# Tropical Storms, Hurricanes & Other Crazy Weather



## TigerinFL (Mar 29, 2018)

Woooohoooo we are starting off the 2018 storm season a week early it seems. Tropical storm headed for the panhandle of Florida late Sunday or early Monday. Just lots of rain and some wind. Could end up being a CAT 1 before landfall.

At least my sand is going to get rained in pretty good. :mrgreen:


----------



## TigerinFL (Mar 29, 2018)

So Jim Cantore shows up a mile from your house. What a freaking drama queen.


----------



## social port (Jun 19, 2017)

So how are things going down there?
I was recently in the panhandle, and the storm was all over the news.
The amount of rainfall predicted was boggling to my inland eyes.


----------



## TigerinFL (Mar 29, 2018)

we only got about 5 inches of rain. no big deal. I was out cutting grass this afternoon between rain drops … lol. between all the sand we have plus the wind it doesn't take much to dry out enough to cut.

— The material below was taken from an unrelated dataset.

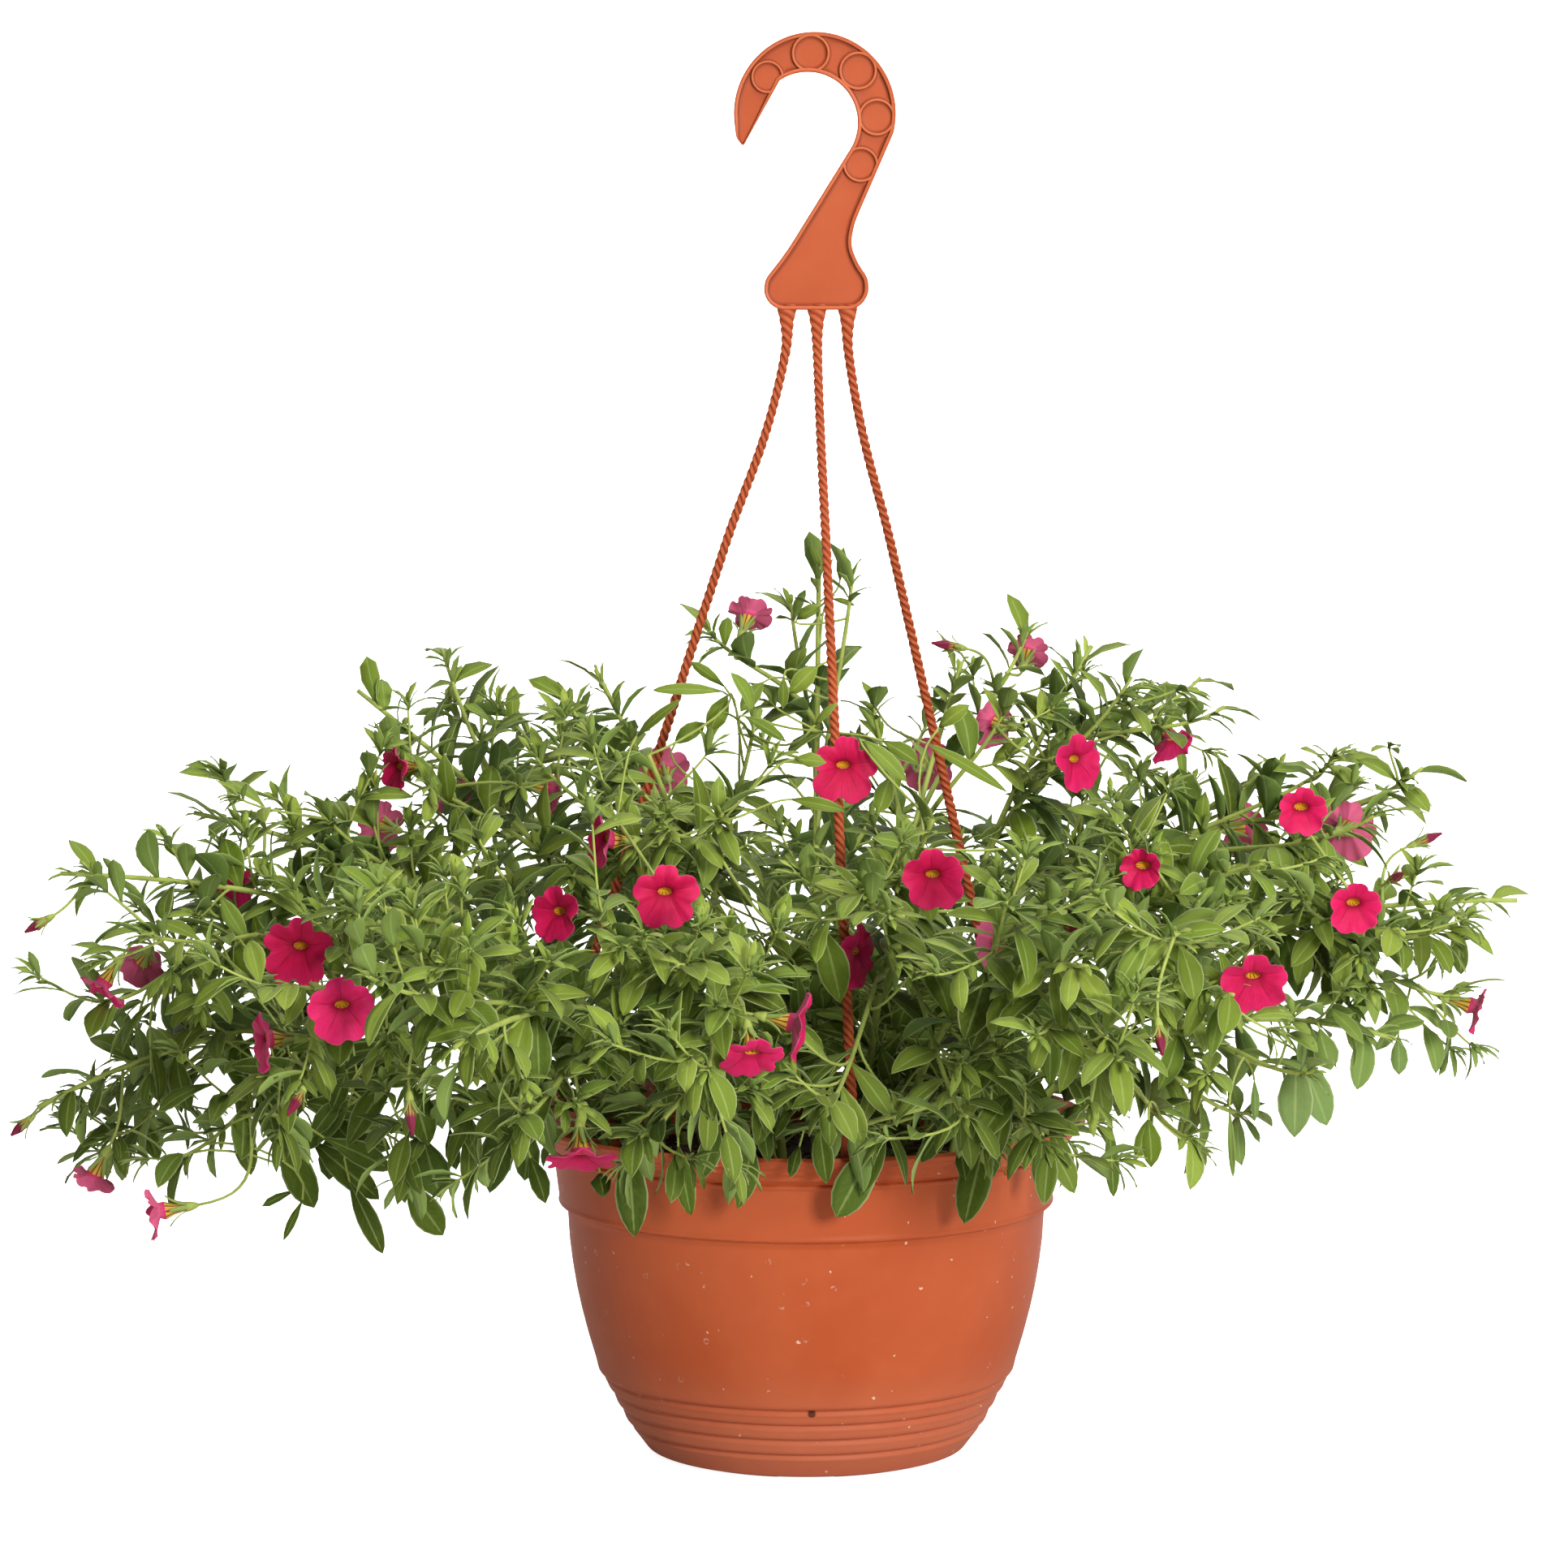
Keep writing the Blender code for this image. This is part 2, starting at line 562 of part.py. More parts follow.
def frame_of(origin, direction):
    """Matrix with local +Z along direction."""
    return Matrix.Translation(origin) @ direction.to_track_quat("Z", "Y").to_matrix().to_4x4()


def bloom_shape(radius, extra=0.0):
    """Five fused petals round a throat, on a narrow tube; local +Z out of the face, the seat at 0."""
    thick = 0.75 + 2 * extra
    face = TUBE_LENGTH
    points = [(0, 0, face - 7.0)]
    throat = [(2 * math.pi * i / 5, 3.0 + extra, face - 1.6) for i in range(5)]
    rim = []
    for i in range(5):
        middle = 2 * math.pi * i / 5
        rim += [(middle - math.radians(36), (radius + extra) * 0.84, face + 0.9)]
        rim += [(middle - math.radians(15), radius + extra, face + 0.1)]
        rim += [(middle + math.radians(15), radius + extra, face + 0.1)]
    back = [(a, 4.0 + extra, face - 2.6 - extra) for a, r, z in throat]
    seat = [(a, 1.3 + extra, -extra) for a, r, z in throat]
    under = [(a, r, z - thick) for a, r, z in rim]
    for ring in (throat, rim, under, back, seat):
        points += [(r * math.cos(a), r * math.sin(a), z) for a, r, z in ring]
    t, r, u, b, s = 1, 6, 21, 36, 41
    faces = [(s, s + 2, s + 1), (s, s + 3, s + 2), (s, s + 4, s + 3)]
    for i in range(5):
        j = (i + 1) % 5
        faces += [(0, t + i, t + j)]
        for inner, outer, flip in ((t, r, False), (b, u, True)):
            first, second, third, following = (outer + (3 * i + k) % 15 for k in (1, 2, 3, 4))
            fan = [(inner + i, first, second), (inner + i, second, third), (inner + i, third, inner + j),
                   (inner + j, third, following)]
            faces += [tuple(reversed(f)) for f in fan] if flip else fan
        faces += [(b + i, s + i, s + j), (b + i, s + j, b + j)]
    for i in range(15):
        j = (i + 1) % 15
        faces += [(r + i, u + i, u + j), (r + i, u + j, r + j)]
    return points, faces


def calyx_shape():
    """A small cup with five pointed sepals, in which the flower's tube stands; local 0 is the tube's seat.

    Its stalk end is left open: the last three points."""
    points = [(0, 0, -3.0)]
    for i in range(5):
        a = 2 * math.pi * i / 5
        b = a + math.pi / 5
        points += [(5.2 * math.cos(a), 5.2 * math.sin(a), 6.5), (2.7 * math.cos(b), 2.7 * math.sin(b), 0.5)]
    angles = [2 * math.pi * i / 3 for i in range(3)]
    points += [(STALK_R * math.cos(a), STALK_R * math.sin(a), -CALYX_DEPTH) for a in angles]
    faces = []
    for i in range(10):
        faces.append((0, 1 + i, 1 + (i + 1) % 10))
    spread = [0, 0, 0, 0, 1, 1, 1, 2, 2, 2]
    for i in range(10):
        here, following = 11 + spread[i], 11 + spread[(i + 1) % 10]
        faces.append((1 + i, here, 1 + (i + 1) % 10))
        if here != following:
            faces.append((here, following, 1 + (i + 1) % 10))
    return points, faces


def bud_shape(length):
    """A folded flower: a slim three-sided spindle. Its stalk end is left open: the last three points."""
    points = []
    for r, z in ((1.3, 0.92 * length), (2.1, 0.45 * length), (STALK_R, -1.0)):
        points += [(r * math.cos(2 * math.pi * i / 3), r * math.sin(2 * math.pi * i / 3), z) for i in range(3)]
    faces = [(0, 1, 2)]
    for k in (0, 3):
        for i in range(3):
            j = (i + 1) % 3
            faces += [(k + i, k + 3 + i, k + 3 + j), (k + i, k + 3 + j, k + j)]
    return points, faces


def moved(place, points):
    return [place @ Vector(p) for p in points]


def stalk_route(start, direction, target):
    """A flower stalk: straight back from the calyx, then one bend down to its shoot."""
    elbow = start - direction * 0.36 * (target - start).length
    return [start, elbow, target]


def stalk_sites(start, direction, shoots):
    """Places on the shoots, the nearest first, that a flower stalk may grow from."""
    sites = []
    for name, group in shoots.items():
        for owner, route, radius in group:
            for share in (0.45, 0.6, 0.7, 0.8, 0.88, 0.96):
                place, along = at(route, share)
                away = (start - place).length
                turn = direction.dot((start - place).normalized())
                if 9 < away < 75:
                    sites.append((away * (1.5 - 0.5 * turn), name, owner, place))
    return sorted(sites, key=lambda site: site[0])


def stalk_to_shoot(thicket, base, direction, shoots):
    """The first clear stalk from base to a shoot: its stem's name and route."""
    for cost, name, owner, place in stalk_sites(base, direction, shoots)[:24]:
        route = stalk_route(base, direction, place)
        bend = (route[1] - route[0]).angle(route[2] - route[1])
        if bend < STALK_BEND and thicket.free(*tube(route, STALK_R + 0.55, 6), passing=(owner,)):
            return name, route
    return None


def place_blooms(thicket, shoots, grown):
    """Each bloom is its own object; its calyx and stalk go to the stem that carries it."""
    for index, (x, y, z, azimuth, tilt, radius) in enumerate(BLOOMS, 1):
        direction = facing(azimuth, tilt)
        fat, faces = bloom_shape(radius, 0.45)
        for move in sidesteps():
            seat = Vector((x, y, z)) - direction * TUBE_LENGTH + move
            place = frame_of(seat, direction)
            cup, cup_faces = calyx_shape()
            if not thicket.free(moved(place, fat), faces) or not thicket.free(moved(place, cup), cup_faces):
                continue
            base = seat - direction * CALYX_DEPTH
            found = stalk_to_shoot(thicket, base, direction, shoots)
            if found:
                break
        else:
            print("no place for bloom", index)
            continue
        name, route = found
        points, faces = bloom_shape(radius)
        thicket.add("bloom", moved(place, points), faces)
        make_object(f"bloom_{index:02d}", moved(place, points), faces, PETAL_PINK)
        stalked = with_stalk(moved(place, cup), cup_faces, (11, 12, 13), route)
        thicket.add(name + "/flower", *stalked)
        grown[name].append(stalked)


def place_buds(thicket, shoots, grown):
    for x, y, z, azimuth, tilt, length in BUDS:
        direction = facing(azimuth, tilt)
        points, faces = bud_shape(length)
        for move in sidesteps():
            place = frame_of(Vector((x, y, z)) + move, direction)
            found = stalk_to_shoot(thicket, place @ Vector((0, 0, -1.0)), direction, shoots)
            if found and thicket.free(moved(place, points), faces):
                break
        else:
            print("no place for a bud at", x, y, z)
            continue
        name, route = found
        stalked = with_stalk(moved(place, points), faces, (6, 7, 8), route)
        thicket.add(name + "/flower", *stalked)
        grown[name].append(stalked)


def leaf_blade(root, direction, normal, length, width, rows, extra=0.0):
    """A thin arched blade from its root, split into triangles alike on both faces.

    rows are (share of the length, share of the width); the pointed root and tip are added."""
    side = direction.cross(normal).normalized()
    top = []
    for t, w in [(0.0, 0.0)] + rows + [(1.0, 0.0)]:
        rise = normal * length * (0.16 * t - 0.34 * t * t)
        middle = root + direction * (length + extra) * t * (1 - 0.06 * t) + rise
        half = side * (w * width / 2 + extra)
        top += [middle] if w == 0 else [middle - half, middle + half]
    lift = normal * (BLADE_THICK / 2 + extra)
    count = len(top)
    points = [p + lift for p in top] + [p - lift for p in top]
    faces = [(0, 2, 1)]
    for k in range(1, count - 3, 2):
        faces.append((k, k + 1, k + 3, k + 2))
    faces.append((count - 3, count - 2, count - 1))
    faces += [tuple(count + i for i in reversed(face)) for face in faces]
    edge = [0] + list(range(1, count - 1, 2)) + [count - 1] + list(range(count - 2, 1, -2))
    for a, b in zip(edge, edge[1:] + edge[:1]):
        faces.append((a, b, b + count, a + count))
    return points, faces


def leaf_site(stem, shoot, k, share, route):
    """Where a leaf grows and how: root, growing direction of its shoot, turn about it and a seeded draw."""
    draw = random.Random(stem * 10000 + shoot * 100 + k)
    root, along = at(route, share)
    turn = math.radians(137.5 * k + 50 * shoot + 31 * stem)
    return root, along, turn, draw


def leaf_pose(along, turn, spread, roll):
    """Direction and upper side of a blade that leaves a shoot at that angle."""
    first = along.orthogonal().normalized()
    second = along.cross(first)
    out = first * math.cos(turn) + second * math.sin(turn)
    direction = (along * math.cos(spread) + out * math.sin(spread)).normalized()
    up = Vector((0, 0, 1)) + along * 0.3
    normal = up - direction * up.dot(direction)
    if normal.length < 0.2:
        normal = -out
    normal = Matrix.Rotation(roll, 3, direction) @ normal.normalized()
    return direction, (normal - direction * normal.dot(direction)).normalized()


def place_leaves(thicket, shoots, grown):
    """Leaves in turns of 137.5 degrees up each shoot, each turned or shortened until it is clear."""
    placed = 0
    for stem, (name, spot, tips) in enumerate(STEMS):
        for shoot, (owner, route, radius) in enumerate(shoots[name]):
            count = MAIN_LEAVES if shoot == 0 else SIDE_LEAVES
            lowest = 0.46 if shoot == 0 else 0.3
            for k in range(count):
                share = lowest + (0.96 - lowest) * k / (count - 1)
                root, along, turn, draw = leaf_site(stem, shoot, k, share, route)
                age = (1 - share) / (1 - lowest)
                length = LEAF_SMALL[0] + (LEAF_BIG[0] - LEAF_SMALL[0]) * age * draw.uniform(0.75, 1.1)
                width = LEAF_SMALL[1] + (LEAF_BIG[1] - LEAF_SMALL[1]) * age * draw.uniform(0.8, 1.1)
                spread = math.radians(32 + 34 * age + draw.uniform(-8, 8))
                roll = math.radians(draw.uniform(-25, 25))
                rows = LONG_ROWS if age > 0.6 else SHORT_ROWS
                for step in (0, 40, -40, 80, -80, 125, -125, 180):
                    direction, normal = leaf_pose(along, turn + math.radians(step), spread, roll)
                    fat, faces = leaf_blade(root, direction, normal, length, width, rows, LEAF_CLEAR)
                    if thicket.free(fat, faces, passing=(owner, name + "/root")):
                        break
                else:
                    continue
                points, faces = leaf_blade(root, direction, normal, length, width, rows)
                far = root + direction * 0.25 * length
                thicket.add(name + "/root", points, faces)
                thicket.add(name + "/leaf", *leaf_blade(far, direction, normal, 0.75 * length, width, rows))
                grown[name].append((points, faces))
                placed += 1
    print("leaves placed:", placed)


def join_stems(shoots, grown):
    """One solid for each leafy stem, by one union on its leaves, stalks and side shoots."""
    for name, group in shoots.items():
        owner, route, radius = group[0]
        stem = make_object(name, *tube(route, radius, STEM_SIDES), LEAF_GREEN)
        parts = [make_object("shoot", *tube(way, thick, SIDE_SIDES), LEAF_GREEN) for own, way, thick in group[1:]]
        parts += [make_object("leaf", points, faces, LEAF_GREEN) for points, faces in grown[name]]
        boolean(stem, parts, "UNION")


def obstacles(thicket):
    """The made pieces that the plant grows clear of."""
    for name in ("pot", "hanger"):
        mesh = bpy.data.objects[name].data
        points = [v.co / MM for v in mesh.vertices]
        thicket.add(name, points, [tuple(p.vertices) for p in mesh.polygons])


make_pot()
make_hanger()
made_thicket = Thicket()
obstacles(made_thicket)
all_shoots = grow_shoots(made_thicket)
grown_parts = {stem_name: [] for stem_name in all_shoots}
place_blooms(made_thicket, all_shoots, grown_parts)
place_buds(made_thicket, all_shoots, grown_parts)
place_leaves(made_thicket, all_shoots, grown_parts)
join_stems(all_shoots, grown_parts)
make_soil(all_shoots)
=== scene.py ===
# %% [markdown]
# # A hanging basket of calibrachoa
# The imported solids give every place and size: a pot, its hook hanger, the soil, leafy stems and open flowers.
# This script keeps those places and makes the surfaces that the eye sees: satin moulded plastic, soft leaves with
# pale ribs, petals with dark veins, crumbly peat and a quiet studio light.
# Lengths are written in millimetres, because that is how pots and flowers are measured, and MM turns them to metres.

import json
import math
import random
from functools import partial

import bmesh
import bpy
import numpy as np
from mathutils import Matrix, Vector
from mathutils.bvhtree import BVHTree

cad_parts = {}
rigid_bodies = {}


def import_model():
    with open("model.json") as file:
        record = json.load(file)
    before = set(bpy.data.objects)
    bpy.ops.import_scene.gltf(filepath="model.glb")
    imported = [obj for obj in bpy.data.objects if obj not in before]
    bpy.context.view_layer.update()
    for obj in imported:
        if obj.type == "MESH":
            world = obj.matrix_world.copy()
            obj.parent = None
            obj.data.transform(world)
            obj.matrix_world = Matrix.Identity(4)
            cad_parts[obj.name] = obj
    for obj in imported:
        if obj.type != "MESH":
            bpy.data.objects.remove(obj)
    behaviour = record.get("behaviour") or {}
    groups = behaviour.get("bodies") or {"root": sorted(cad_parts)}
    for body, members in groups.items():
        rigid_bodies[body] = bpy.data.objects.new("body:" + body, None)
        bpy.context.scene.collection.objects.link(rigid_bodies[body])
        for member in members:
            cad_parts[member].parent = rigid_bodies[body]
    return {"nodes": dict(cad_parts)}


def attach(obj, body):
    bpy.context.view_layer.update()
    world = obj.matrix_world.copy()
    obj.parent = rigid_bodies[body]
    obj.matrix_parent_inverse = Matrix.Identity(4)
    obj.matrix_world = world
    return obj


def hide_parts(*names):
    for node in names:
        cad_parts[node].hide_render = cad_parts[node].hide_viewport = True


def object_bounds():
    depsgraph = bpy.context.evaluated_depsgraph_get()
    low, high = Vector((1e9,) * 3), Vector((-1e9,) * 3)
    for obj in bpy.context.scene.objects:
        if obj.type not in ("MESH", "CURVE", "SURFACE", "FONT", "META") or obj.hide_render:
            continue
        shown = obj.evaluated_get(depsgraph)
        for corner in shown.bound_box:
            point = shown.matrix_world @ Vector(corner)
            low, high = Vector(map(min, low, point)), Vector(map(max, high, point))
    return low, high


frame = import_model()
nodes = frame["nodes"]
cad_box = [list(corner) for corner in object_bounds()]
MM = 0.001
print("solids in the frame:", len(nodes))

# %% [markdown]
# ## The camera
# The photograph was taken from a little above the rim with a long lens, so near and far leaves look almost alike in
# size. A 119 mm lens 2.3 m from the pot gives the same small amount of perspective. The pot stands a little right of
# the picture's middle, which a slight lens shift gives without turning the camera.

# %% Camera
CAMERA_AWAY = 2294.7
CAMERA_HIGH = 514.7
CAMERA_DOWN = math.radians(5.4)
LENS = 119.25
SHIFT = -40 / 1932
camera_data = bpy.data.cameras.new("camera")
camera_data.lens = LENS
camera_data.sensor_width = 36.0
camera_data.sensor_fit = "AUTO"
camera_data.shift_x = SHIFT
camera = bpy.data.objects.new("camera", camera_data)
bpy.context.scene.collection.objects.link(camera)
camera.location = (0, -CAMERA_AWAY * MM, CAMERA_HIGH * MM)
camera.rotation_euler = (math.pi / 2 - CAMERA_DOWN, 0, 0)
bpy.context.scene.camera = camera
print("camera at", tuple(round(c, 3) for c in camera.location))

# %% [markdown]
# ## Colours and shader nodes
# Screen colours are stored with a curve, and a renderer works with light as it adds up, so each hex colour is
# turned to linear values once. One helper adds a shader node, sets it and links it. It gives back the node's first
# output, so one node can be written inside another, which keeps each material short enough to read as a recipe.

# %% Helpers for materials
COLOURS = {"data_type": "RGBA"}
SMOOTH = {"interpolation_type": "SMOOTHSTEP"}
PLUS, MINUS, TIMES, TIMES_PLUS, LARGER, SIZE, FRACTION = (
    {"operation": name} for name in ("ADD", "SUBTRACT", "MULTIPLY", "MULTIPLY_ADD", "MAXIMUM", "ABSOLUTE", "FRACT"))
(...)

5" when you have clay soil is a different beast.


----------



## pennstater2005 (Jul 17, 2017)

TigerinFL said:


> So Jim Cantore shows up a mile from your house. What a freaking drama queen.


 :lol:

They're always screaming at the camera during a torrential downpour and acting like they're trying not to get blown over. Gotta be dramatic for the folks at home!


----------



## TigerinFL (Mar 29, 2018)

we were thinking we might go down there and when they were live on camera just stand behind them and point and laugh.


----------